## GOAL OF THE EXERCISE
Copy every line of the data exactly, leaving nothing out.

-=-=-

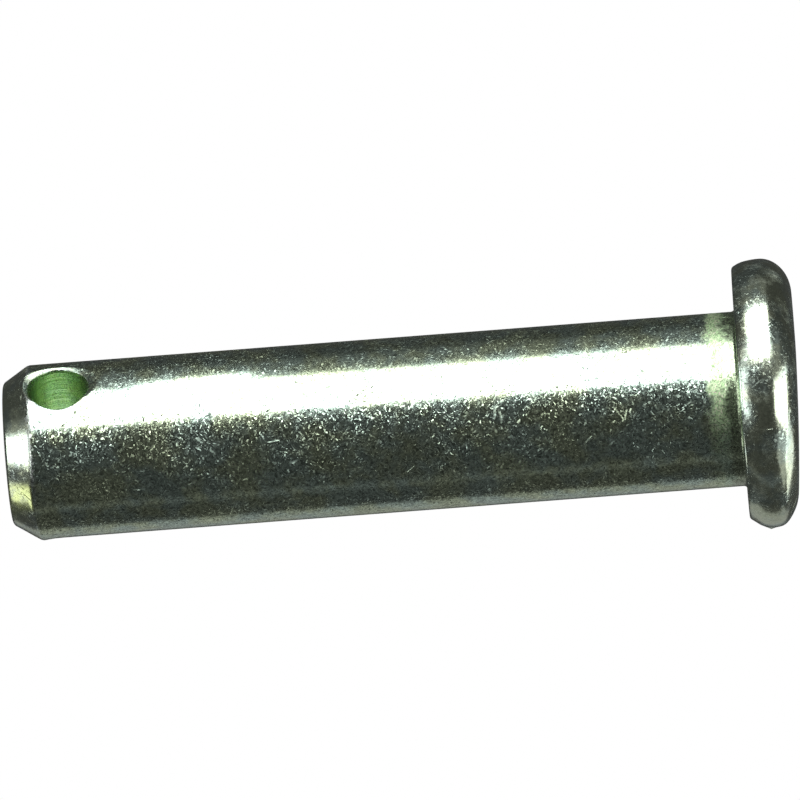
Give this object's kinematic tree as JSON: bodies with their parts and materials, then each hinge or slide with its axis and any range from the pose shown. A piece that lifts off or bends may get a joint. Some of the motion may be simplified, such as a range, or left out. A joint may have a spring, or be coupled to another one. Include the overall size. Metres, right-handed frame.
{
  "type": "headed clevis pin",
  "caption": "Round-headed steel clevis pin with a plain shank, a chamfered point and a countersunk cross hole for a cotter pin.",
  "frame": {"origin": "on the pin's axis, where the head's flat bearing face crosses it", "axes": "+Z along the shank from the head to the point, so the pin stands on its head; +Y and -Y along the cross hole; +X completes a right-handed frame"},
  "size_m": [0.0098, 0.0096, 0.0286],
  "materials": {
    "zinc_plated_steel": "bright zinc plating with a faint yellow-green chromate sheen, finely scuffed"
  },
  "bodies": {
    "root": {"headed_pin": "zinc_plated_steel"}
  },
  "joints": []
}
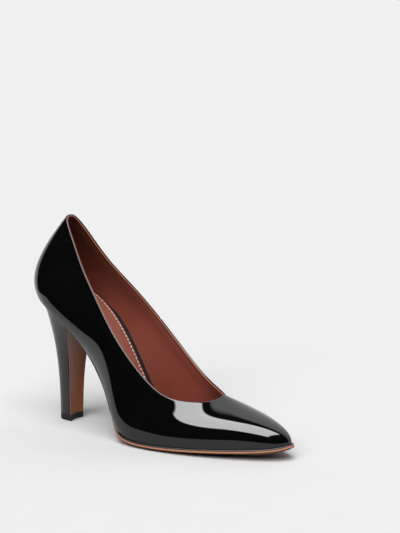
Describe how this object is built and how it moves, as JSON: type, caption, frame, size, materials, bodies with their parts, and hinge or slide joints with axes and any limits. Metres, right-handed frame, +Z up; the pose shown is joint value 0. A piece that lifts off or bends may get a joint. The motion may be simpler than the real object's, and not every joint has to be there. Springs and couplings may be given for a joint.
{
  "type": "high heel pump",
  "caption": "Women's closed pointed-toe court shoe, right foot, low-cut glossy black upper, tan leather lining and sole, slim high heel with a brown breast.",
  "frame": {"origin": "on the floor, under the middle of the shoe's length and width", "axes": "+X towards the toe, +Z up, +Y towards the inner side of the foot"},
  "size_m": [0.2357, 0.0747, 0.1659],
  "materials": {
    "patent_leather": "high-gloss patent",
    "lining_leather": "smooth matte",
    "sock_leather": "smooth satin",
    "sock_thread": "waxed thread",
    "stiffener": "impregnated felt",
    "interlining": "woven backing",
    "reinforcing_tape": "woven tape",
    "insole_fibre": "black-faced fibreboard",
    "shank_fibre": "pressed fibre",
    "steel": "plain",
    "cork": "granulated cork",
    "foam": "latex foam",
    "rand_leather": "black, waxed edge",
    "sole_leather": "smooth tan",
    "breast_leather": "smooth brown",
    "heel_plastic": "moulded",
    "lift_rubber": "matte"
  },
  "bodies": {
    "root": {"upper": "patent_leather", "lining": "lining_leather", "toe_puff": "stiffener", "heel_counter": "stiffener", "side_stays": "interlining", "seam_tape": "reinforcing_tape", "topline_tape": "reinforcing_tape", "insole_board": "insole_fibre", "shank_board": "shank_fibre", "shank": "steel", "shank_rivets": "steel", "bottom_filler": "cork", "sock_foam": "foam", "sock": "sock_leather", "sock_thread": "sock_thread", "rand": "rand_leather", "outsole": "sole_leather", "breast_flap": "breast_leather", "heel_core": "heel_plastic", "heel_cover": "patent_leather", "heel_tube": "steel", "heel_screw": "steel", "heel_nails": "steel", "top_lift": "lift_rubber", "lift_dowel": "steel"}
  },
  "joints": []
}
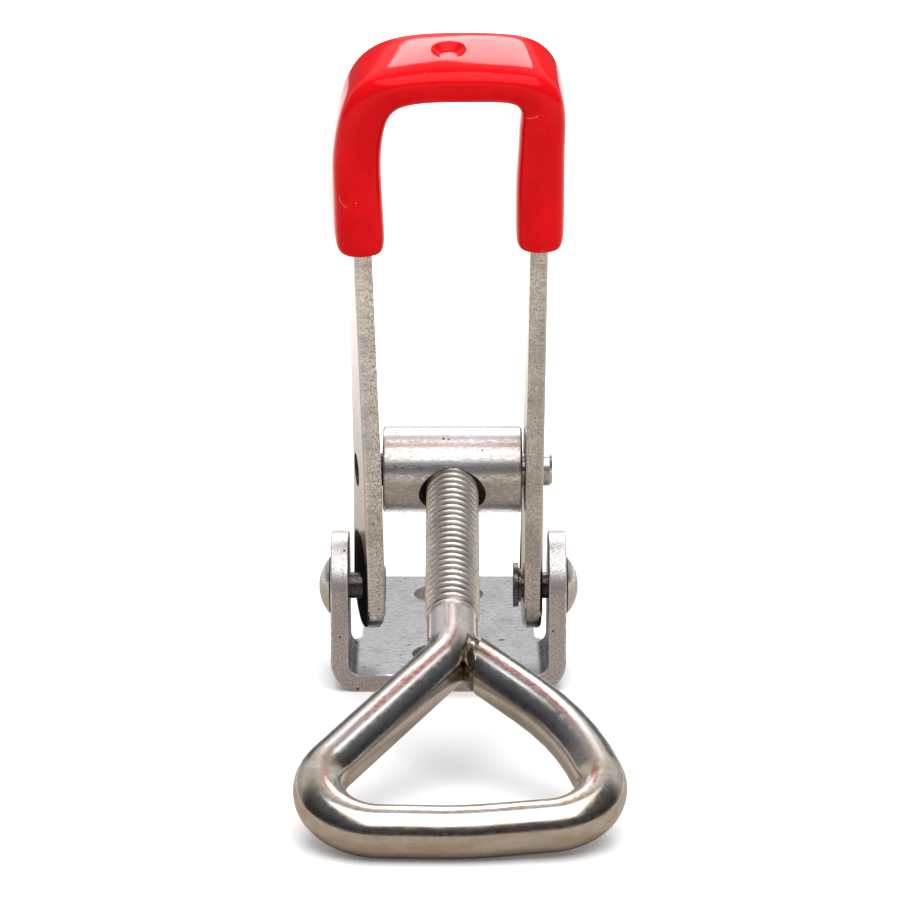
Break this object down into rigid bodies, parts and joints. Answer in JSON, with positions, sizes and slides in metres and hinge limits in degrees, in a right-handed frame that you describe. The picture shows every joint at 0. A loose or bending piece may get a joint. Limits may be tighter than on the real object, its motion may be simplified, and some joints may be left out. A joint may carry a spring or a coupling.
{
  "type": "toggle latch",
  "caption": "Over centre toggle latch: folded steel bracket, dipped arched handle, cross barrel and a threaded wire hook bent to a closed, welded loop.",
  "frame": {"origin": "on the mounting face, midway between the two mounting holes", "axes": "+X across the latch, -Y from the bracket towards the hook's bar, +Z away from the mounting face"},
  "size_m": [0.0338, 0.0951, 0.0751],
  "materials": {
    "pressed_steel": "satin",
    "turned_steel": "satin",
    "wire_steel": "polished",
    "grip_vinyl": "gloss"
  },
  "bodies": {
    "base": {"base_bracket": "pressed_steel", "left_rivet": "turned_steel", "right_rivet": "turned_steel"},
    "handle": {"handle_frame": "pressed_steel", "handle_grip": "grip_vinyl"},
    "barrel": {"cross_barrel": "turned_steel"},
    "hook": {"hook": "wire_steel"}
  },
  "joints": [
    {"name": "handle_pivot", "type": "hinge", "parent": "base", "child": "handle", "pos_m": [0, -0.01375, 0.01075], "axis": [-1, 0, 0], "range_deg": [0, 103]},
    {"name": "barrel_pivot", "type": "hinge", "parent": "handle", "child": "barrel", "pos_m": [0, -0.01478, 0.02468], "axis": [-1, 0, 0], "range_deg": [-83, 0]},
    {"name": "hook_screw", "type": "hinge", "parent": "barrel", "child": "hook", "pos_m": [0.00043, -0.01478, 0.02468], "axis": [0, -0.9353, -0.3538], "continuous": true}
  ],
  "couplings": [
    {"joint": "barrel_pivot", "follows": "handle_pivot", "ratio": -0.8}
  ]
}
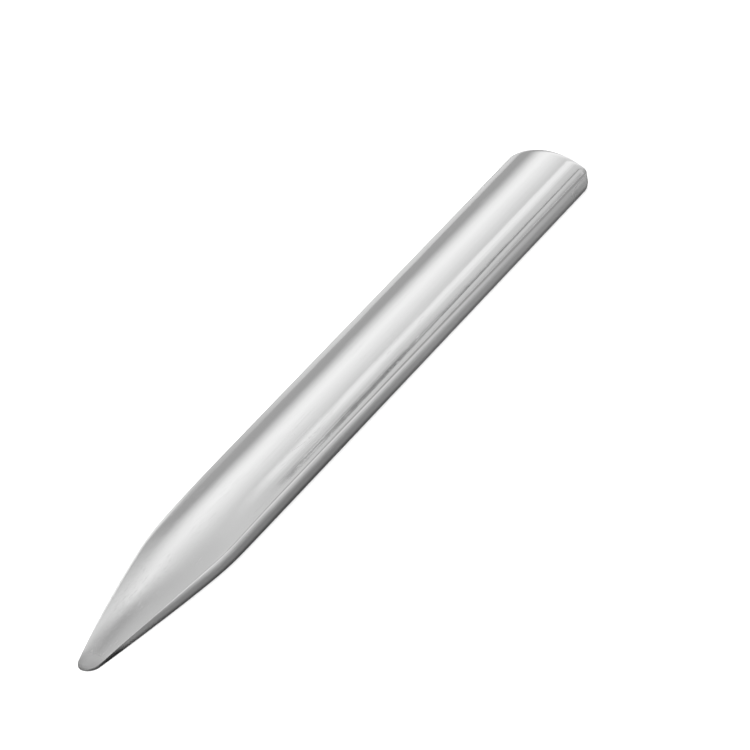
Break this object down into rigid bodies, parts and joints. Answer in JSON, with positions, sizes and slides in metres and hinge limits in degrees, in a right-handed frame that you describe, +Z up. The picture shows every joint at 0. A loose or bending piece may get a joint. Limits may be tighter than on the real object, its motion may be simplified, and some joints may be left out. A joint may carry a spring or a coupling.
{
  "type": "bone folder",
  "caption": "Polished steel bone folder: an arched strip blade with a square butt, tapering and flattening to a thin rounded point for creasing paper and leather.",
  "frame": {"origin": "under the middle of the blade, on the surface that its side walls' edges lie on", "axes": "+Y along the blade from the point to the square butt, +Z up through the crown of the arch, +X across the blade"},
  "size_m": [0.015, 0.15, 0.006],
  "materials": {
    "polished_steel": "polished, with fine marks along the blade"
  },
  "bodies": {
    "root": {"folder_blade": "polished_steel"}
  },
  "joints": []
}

-=-=-

## SOLUTION BELOW
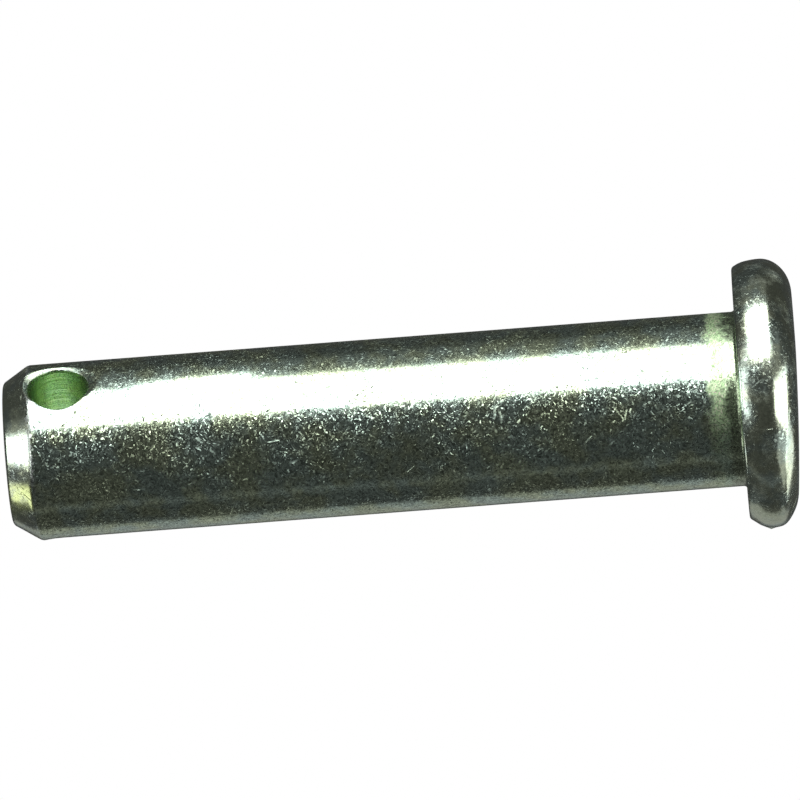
Give this object's kinematic tree as JSON: bodies with their parts and materials, then each hinge or slide with its axis and any range from the pose shown. A piece that lifts off or bends may get a joint. Some of the motion may be simplified, such as a range, or left out. A joint may have a spring, or be coupled to another one. Include the overall size. Metres, right-handed frame.
{
  "type": "headed clevis pin",
  "caption": "Round-headed steel clevis pin with a plain shank, a chamfered point and a countersunk cross hole for a cotter pin.",
  "frame": {"origin": "on the pin's axis, where the head's flat bearing face crosses it", "axes": "+Z along the shank from the head to the point, so the pin stands on its head; +Y and -Y along the cross hole; +X completes a right-handed frame"},
  "size_m": [0.0098, 0.0096, 0.0286],
  "materials": {
    "zinc_plated_steel": "bright zinc plating with a faint yellow-green chromate sheen, finely scuffed"
  },
  "bodies": {
    "root": {"headed_pin": "zinc_plated_steel"}
  },
  "joints": []
}
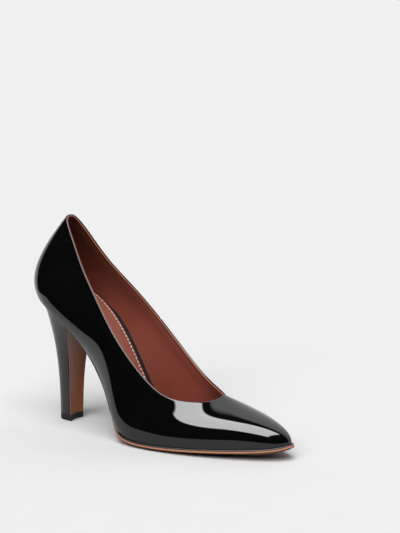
Describe how this object is built and how it moves, as JSON: type, caption, frame, size, materials, bodies with their parts, and hinge or slide joints with axes and any limits. Metres, right-handed frame, +Z up; the pose shown is joint value 0. A piece that lifts off or bends may get a joint. The motion may be simpler than the real object's, and not every joint has to be there. Springs and couplings may be given for a joint.
{
  "type": "high heel pump",
  "caption": "Women's closed pointed-toe court shoe, right foot, low-cut glossy black upper, tan leather lining and sole, slim high heel with a brown breast.",
  "frame": {"origin": "on the floor, under the middle of the shoe's length and width", "axes": "+X towards the toe, +Z up, +Y towards the inner side of the foot"},
  "size_m": [0.2357, 0.0747, 0.1659],
  "materials": {
    "patent_leather": "high-gloss patent",
    "lining_leather": "smooth matte",
    "sock_leather": "smooth satin",
    "sock_thread": "waxed thread",
    "stiffener": "impregnated felt",
    "interlining": "woven backing",
    "reinforcing_tape": "woven tape",
    "insole_fibre": "black-faced fibreboard",
    "shank_fibre": "pressed fibre",
    "steel": "plain",
    "cork": "granulated cork",
    "foam": "latex foam",
    "rand_leather": "black, waxed edge",
    "sole_leather": "smooth tan",
    "breast_leather": "smooth brown",
    "heel_plastic": "moulded",
    "lift_rubber": "matte"
  },
  "bodies": {
    "root": {"upper": "patent_leather", "lining": "lining_leather", "toe_puff": "stiffener", "heel_counter": "stiffener", "side_stays": "interlining", "seam_tape": "reinforcing_tape", "topline_tape": "reinforcing_tape", "insole_board": "insole_fibre", "shank_board": "shank_fibre", "shank": "steel", "shank_rivets": "steel", "bottom_filler": "cork", "sock_foam": "foam", "sock": "sock_leather", "sock_thread": "sock_thread", "rand": "rand_leather", "outsole": "sole_leather", "breast_flap": "breast_leather", "heel_core": "heel_plastic", "heel_cover": "patent_leather", "heel_tube": "steel", "heel_screw": "steel", "heel_nails": "steel", "top_lift": "lift_rubber", "lift_dowel": "steel"}
  },
  "joints": []
}
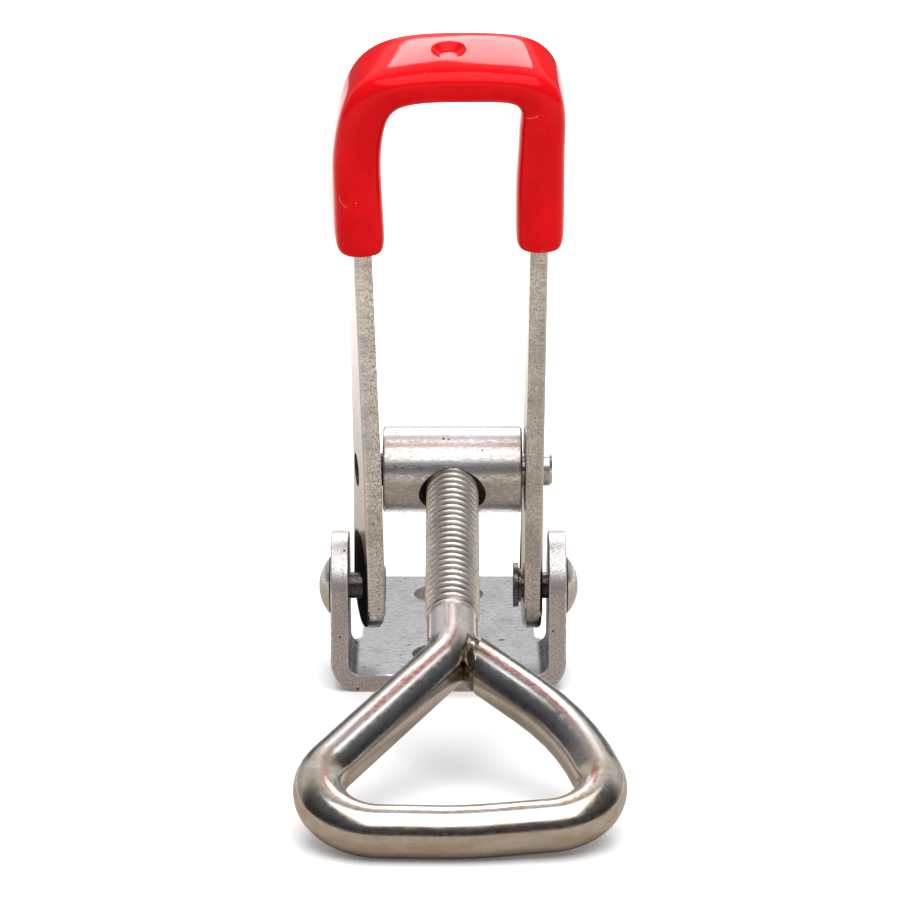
Break this object down into rigid bodies, parts and joints. Answer in JSON, with positions, sizes and slides in metres and hinge limits in degrees, in a right-handed frame that you describe. The picture shows every joint at 0. A loose or bending piece may get a joint. Limits may be tighter than on the real object, its motion may be simplified, and some joints may be left out. A joint may carry a spring or a coupling.
{
  "type": "toggle latch",
  "caption": "Over centre toggle latch: folded steel bracket, dipped arched handle, cross barrel and a threaded wire hook bent to a closed, welded loop.",
  "frame": {"origin": "on the mounting face, midway between the two mounting holes", "axes": "+X across the latch, -Y from the bracket towards the hook's bar, +Z away from the mounting face"},
  "size_m": [0.0338, 0.0951, 0.0751],
  "materials": {
    "pressed_steel": "satin",
    "turned_steel": "satin",
    "wire_steel": "polished",
    "grip_vinyl": "gloss"
  },
  "bodies": {
    "base": {"base_bracket": "pressed_steel", "left_rivet": "turned_steel", "right_rivet": "turned_steel"},
    "handle": {"handle_frame": "pressed_steel", "handle_grip": "grip_vinyl"},
    "barrel": {"cross_barrel": "turned_steel"},
    "hook": {"hook": "wire_steel"}
  },
  "joints": [
    {"name": "handle_pivot", "type": "hinge", "parent": "base", "child": "handle", "pos_m": [0, -0.01375, 0.01075], "axis": [-1, 0, 0], "range_deg": [0, 103]},
    {"name": "barrel_pivot", "type": "hinge", "parent": "handle", "child": "barrel", "pos_m": [0, -0.01478, 0.02468], "axis": [-1, 0, 0], "range_deg": [-83, 0]},
    {"name": "hook_screw", "type": "hinge", "parent": "barrel", "child": "hook", "pos_m": [0.00043, -0.01478, 0.02468], "axis": [0, -0.9353, -0.3538], "continuous": true}
  ],
  "couplings": [
    {"joint": "barrel_pivot", "follows": "handle_pivot", "ratio": -0.8}
  ]
}
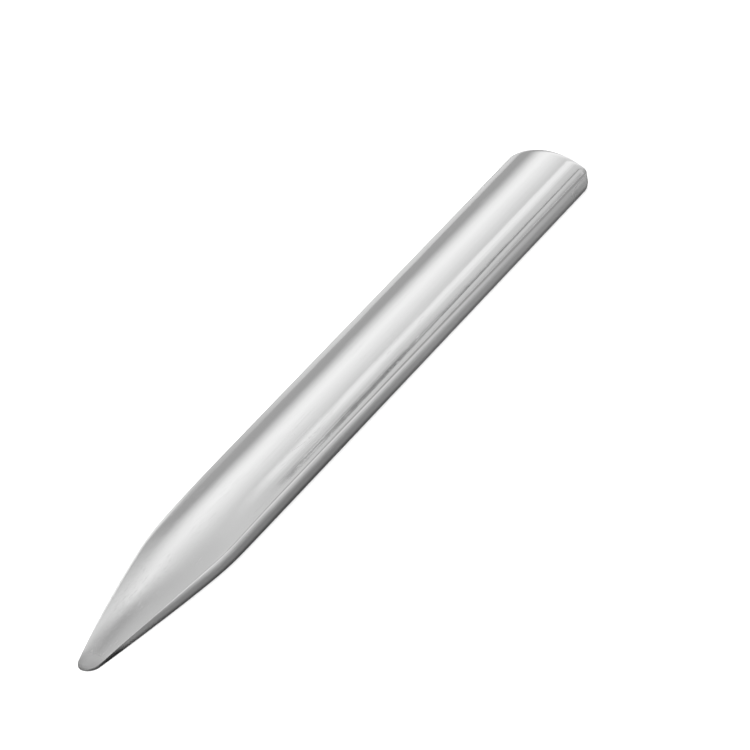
Break this object down into rigid bodies, parts and joints. Answer in JSON, with positions, sizes and slides in metres and hinge limits in degrees, in a right-handed frame that you describe, +Z up. The picture shows every joint at 0. A loose or bending piece may get a joint. Limits may be tighter than on the real object, its motion may be simplified, and some joints may be left out. A joint may carry a spring or a coupling.
{
  "type": "bone folder",
  "caption": "Polished steel bone folder: an arched strip blade with a square butt, tapering and flattening to a thin rounded point for creasing paper and leather.",
  "frame": {"origin": "under the middle of the blade, on the surface that its side walls' edges lie on", "axes": "+Y along the blade from the point to the square butt, +Z up through the crown of the arch, +X across the blade"},
  "size_m": [0.015, 0.15, 0.006],
  "materials": {
    "polished_steel": "polished, with fine marks along the blade"
  },
  "bodies": {
    "root": {"folder_blade": "polished_steel"}
  },
  "joints": []
}